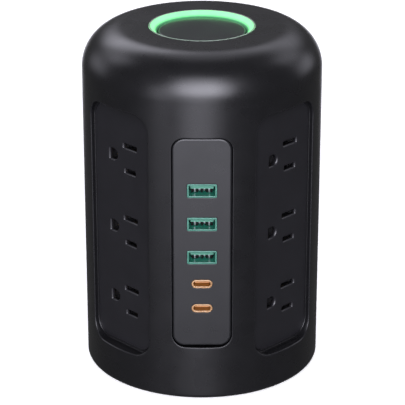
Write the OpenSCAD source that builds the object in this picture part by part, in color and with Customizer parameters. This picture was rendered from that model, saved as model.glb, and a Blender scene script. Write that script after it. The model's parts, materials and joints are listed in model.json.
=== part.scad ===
// Tower power strip: a round housing with four columns of mains outlets, a front
// panel of charging ports, a lit ring round the master button on top, and a
// service plate at the back with the cord gland and the overload breaker.
// Millimetres. +Z is up, the front faces -Y, and the origin is on the floor at the
// middle of the base.

/* [Housing] */
// Diameter of the housing
body_d = 118; // [114:0.5:126]
// Height of the housing, without the feet
body_h = 174; // [172:0.5:190]
// Radius of the rounded shoulder
shoulder_r = 20; // [16:0.5:20]
// Thickness of the housing wall
wall = 2.6; // [2.2:0.1:2.8]
// Radius of the bottom edge
base_edge_r = 2; // [1:0.1:2]
// How far the rubber feet stand out below the base
foot_h = 1; // [0.8:0.1:1.2]

/* [Outlet columns] */
// How far the front columns are turned from the front, and the back ones from the back
column_turn = 46; // [45:0.5:46]
// Outlets in each column
outlets = 3; // [1:1:3]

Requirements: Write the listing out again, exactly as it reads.

Written reply:
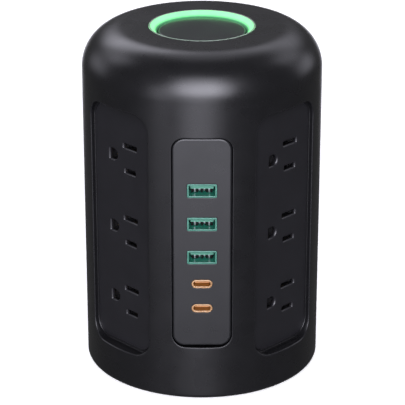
Write the OpenSCAD source that builds the object in this picture part by part, in color and with Customizer parameters. This picture was rendered from that model, saved as model.glb, and a Blender scene script. Write that script after it. The model's parts, materials and joints are listed in model.json.
=== part.scad ===
// Tower power strip: a round housing with four columns of mains outlets, a front
// panel of charging ports, a lit ring round the master button on top, and a
// service plate at the back with the cord gland and the overload breaker.
// Millimetres. +Z is up, the front faces -Y, and the origin is on the floor at the
// middle of the base.

/* [Housing] */
// Diameter of the housing
body_d = 118; // [114:0.5:126]
// Height of the housing, without the feet
body_h = 174; // [172:0.5:190]
// Radius of the rounded shoulder
shoulder_r = 20; // [16:0.5:20]
// Thickness of the housing wall
wall = 2.6; // [2.2:0.1:2.8]
// Radius of the bottom edge
base_edge_r = 2; // [1:0.1:2]
// How far the rubber feet stand out below the base
foot_h = 1; // [0.8:0.1:1.2]

/* [Outlet columns] */
// How far the front columns are turned from the front, and the back ones from the back
column_turn = 46; // [45:0.5:46]
// Outlets in each column
outlets = 3; // [1:1:3]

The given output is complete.